3. L'existence d'un hôte intermédiaire

Il s'agit d'un être vivant, aquatique ou terrestre (animal, mollusque...) où s'accomplit obligatoirement une phase du cycle de l'agent pathogène. Il n'y a pas d'hôte intermédiaire pour les bactéries et les virus, en revanche, pour certains parasites il en existe un :

  • mollusque : bilharzies ;
  • cyclops : ver de Guinée ;
  • boeuf, porc : taenia.

L'existence d'un hôte intermédiaire provoque une phase de latence.
La lutte contre les hôtes intermédiaires peut faire disparaître une maladie.

4. La survie dans l'environnement et la multiplication éventuelle hors de l'organisme humain

La survie dans l'environnement et en particulier dans l'eau est un facteur important pour la santé publique car plus la survie est longue, plus le risque de transmission est prolongé. Cette survie est de l'ordre de sept jours à trois mois pour les bactéries, elle est difficile à préciser pour les virus, elle est souvent longue pour les parasites. Cette survie est influencée par la présence d'un milieu favorable où peut également s'effectuer une multiplication de l'agent infectieux. Celle-ci est assez rare, elle se produit essentiellement pour certaines bactéries : E. coli, salmonelles, campylobacter... et pour quelques parasites : anguillules.

5. L'existence d'un réservoir animal pour les pathogènes non strictement humains

Ce réservoir permet une survie de l'agent infectieux, même en l'absence de cas humains.

Pour les maladies liées à l'eau, les virus n'ont pas de réservoir animal sauf pour les arborivirus (singe pour la fièvre jaune), les bactéries en possèdent parfois (yersinia, salmonelles non typhiques), les parasites plus ou moins souvent (douve, giardia).

6. L'acquisition d'une immunité

Celle-ci apparaît généralement après un premier contact avec l'agent infectieux. L'immunité peut être locale (digestive) et/ou générale.

Cette immunité est très variable selon les agents infectieux, souvent solide et définitive pour les virus, parfois efficace pour les bactéries mais il existe des sous-types bactériens différents avec peu d'immunité croisée. Enfin pour les parasites, cette immunité n'est souvent que partielle et elle doit être régulièrement réactivée.

III. Conclusion

Les maladies liées à l'eau sont très diverses et parfois reliées directement à l'eau par l'intermédiaire d'un vecteur ou d'un hôte intermédiaire. De nombreux facteurs interviennent dans la survenue de ces maladies. L'homme interfère également par ses tentatives de développement économique.

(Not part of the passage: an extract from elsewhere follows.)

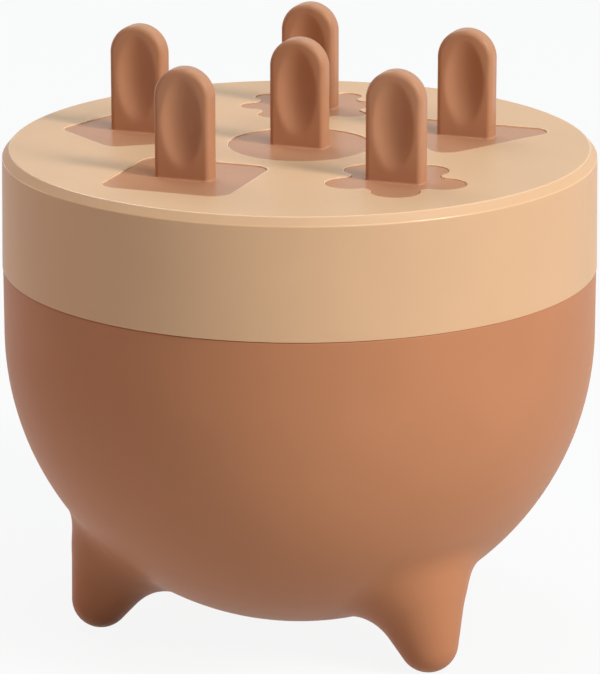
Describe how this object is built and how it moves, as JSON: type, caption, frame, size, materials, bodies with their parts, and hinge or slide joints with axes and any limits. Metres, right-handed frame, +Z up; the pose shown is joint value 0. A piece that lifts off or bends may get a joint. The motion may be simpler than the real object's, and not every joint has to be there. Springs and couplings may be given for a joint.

La construction d'un barrage, la mise en culture de nouvelles terres par défrichage, l'irrigation, l'urbanisation incontrôlée bouleversent des équilibres précaires et peuvent entraîner des

conséquences néfastes sur l'état sanitaire, en particulier en augmentant la fréquence des maladies liées à l'eau. Un barrage va créer un lac qui constitue un gîte pour les moustiques et pour les mollusque aquatiques, hôtes intermédiaires des douves et bilharzies. Ainsi la fréquence du paludisme, de la bilharziose augmente rapidement. Ceci est d'autant plus grave qu'il existe une concentration humaine importante autour de ces étendues d'eau. L'irrigation pose les mêmes problèmes. Le fleuve en aval du barrage présente souvent un courant rapide qui est un gîte favorable aux simulies, vecteurs de l'onchocercose. L'apparition de bidonvilles ou de zones d'urbanisation incontrôlée dans la périphérie des villes dépourvues de conditions sanitaires satisfaisantes (eau potable, traitement des eaux usées) provoque une augmentation des maladies liées à l'eau, en particulier des diarrhées (amibiase).

Le besoin vital en eau est associé à un ensemble de dangers variés qui doivent être connus pour être mieux contrôlés.